Using the `any` type in TypeScript can seem appealing due to its flexibility, but it comes with significant drawbacks that can undermine the benefits of using TypeScript in the first place. The `any` type essentially opts out of type checking, which can lead to runtime errors that TypeScript is designed to help prevent. Below, I will discuss the reasons to avoid using `any`, provide practical examples, and highlight best practices and common mistakes associated with its use.

Understanding the Risks of Using `any`

When you declare a variable as `any`, you are telling TypeScript to bypass its type-checking capabilities. This can lead to several issues:

Loss of Type Safety: By using `any`, you lose the benefits of TypeScript's static type checking, which can catch errors at compile time rather than runtime.
Increased Debugging Time: Since `any` allows any type of value, it can lead to unexpected behavior that may only surface during execution, making debugging more challenging.
Reduced Code Readability: Code that uses `any` can be harder to understand for other developers, as it obscures the intended data types and structures.

Practical Examples

Consider the following example where `any` is used:

let user: any = {
    name: "John",
    age: 30
};

console.log(user.address.street); // Runtime error: Cannot read property 'street' of undefined

In this case, the `user` object is typed as `any`, and when the code attempts to access `user.address.street`, it results in a runtime error because `address` is not defined.
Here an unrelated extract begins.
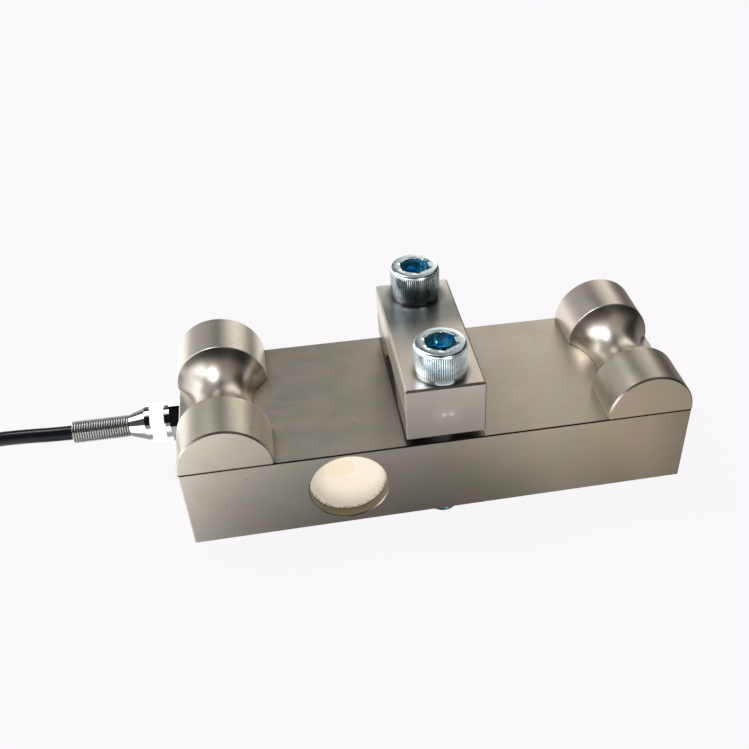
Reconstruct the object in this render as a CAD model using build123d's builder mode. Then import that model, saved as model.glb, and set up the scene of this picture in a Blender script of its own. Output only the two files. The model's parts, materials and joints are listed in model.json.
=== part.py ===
from build123d import *
import math
import os

# A clamp-on wire rope load cell. The rope runs along X, over a grooved half-round saddle at each
# end of a beam and under a clamp bar between them, so its pull bends the beam.
# Z is up and Z = 0 is the plane of the clamp screws' tips.

# Beam
beam_length = 180.0
beam_width = 68.5
beam_height = 31.6
beam_edge = 0.4

# Saddles
saddle_radius = 16.0
saddle_overhang = 0.3
saddle_neck_radius = 10.0
saddle_groove_radius = 21.4
saddle_edge = 0.6
saddle_groove_edge = 0.8

# Saddle screws, M6, from beneath
saddle_screw_radius = 3.0
saddle_screw_clearance = 0.3
saddle_screw_length = 30.0
saddle_screw_edge = 8.25
saddle_head_radius = 5.0
saddle_head_height = 6.0
saddle_head_clearance = 0.5
saddle_head_depth = 10.0
saddle_socket_flats = 5.0
saddle_socket_depth = 3.0
tapped_spare = 1.5

# Clamp bar
clamp_width = 27.4
clamp_thickness = 20.0
clamp_gap = 3.0
clamp_groove_radius = 18.0
clamp_groove_depth = 8.0
clamp_edge = 0.7
clamp_hole_clearance = 0.5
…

If `user` had a more specific type, TypeScript would have caught this error at compile time.

Defining Specific Types

Instead of using `any`, you should define specific types or interfaces:

interface User {
    name: string;
    age: number;
    address?: {
        street: string;
        city: string;
    };
}

let user: User = {
    name: "John",
    age: 30
};

console.log(user.address?.street); // Safely returns undefined without error

In this example, the `User` interface clearly defines the structure of the `user` object. The optional chaining operator (`?.`) is used to safely access `street`, preventing runtime errors.

Best Practices

Use Specific Types: Always prefer specific types or interfaces over `any` to maintain type safety.
Utilize Union Types: If a variable can hold multiple types, consider using union types instead of `any`.
Leverage Generics: For functions that can operate on various types, use generics to maintain type safety while allowing flexibility.

Common Mistakes

Overusing `any`: Developers sometimes resort to `any` for convenience, especially in large codebases, which can lead to a lack of consistency and type safety.
Ignoring TypeScript's Features: Failing to explore TypeScript's advanced features, such as generics and mapped types, can lead to unnecessary use of `any`.

In conclusion, while `any` may provide a quick solution, it undermines the core advantages of TypeScript. By adhering to best practices and leveraging TypeScript's robust type system, developers can create more reliable, maintainable, and understandable code.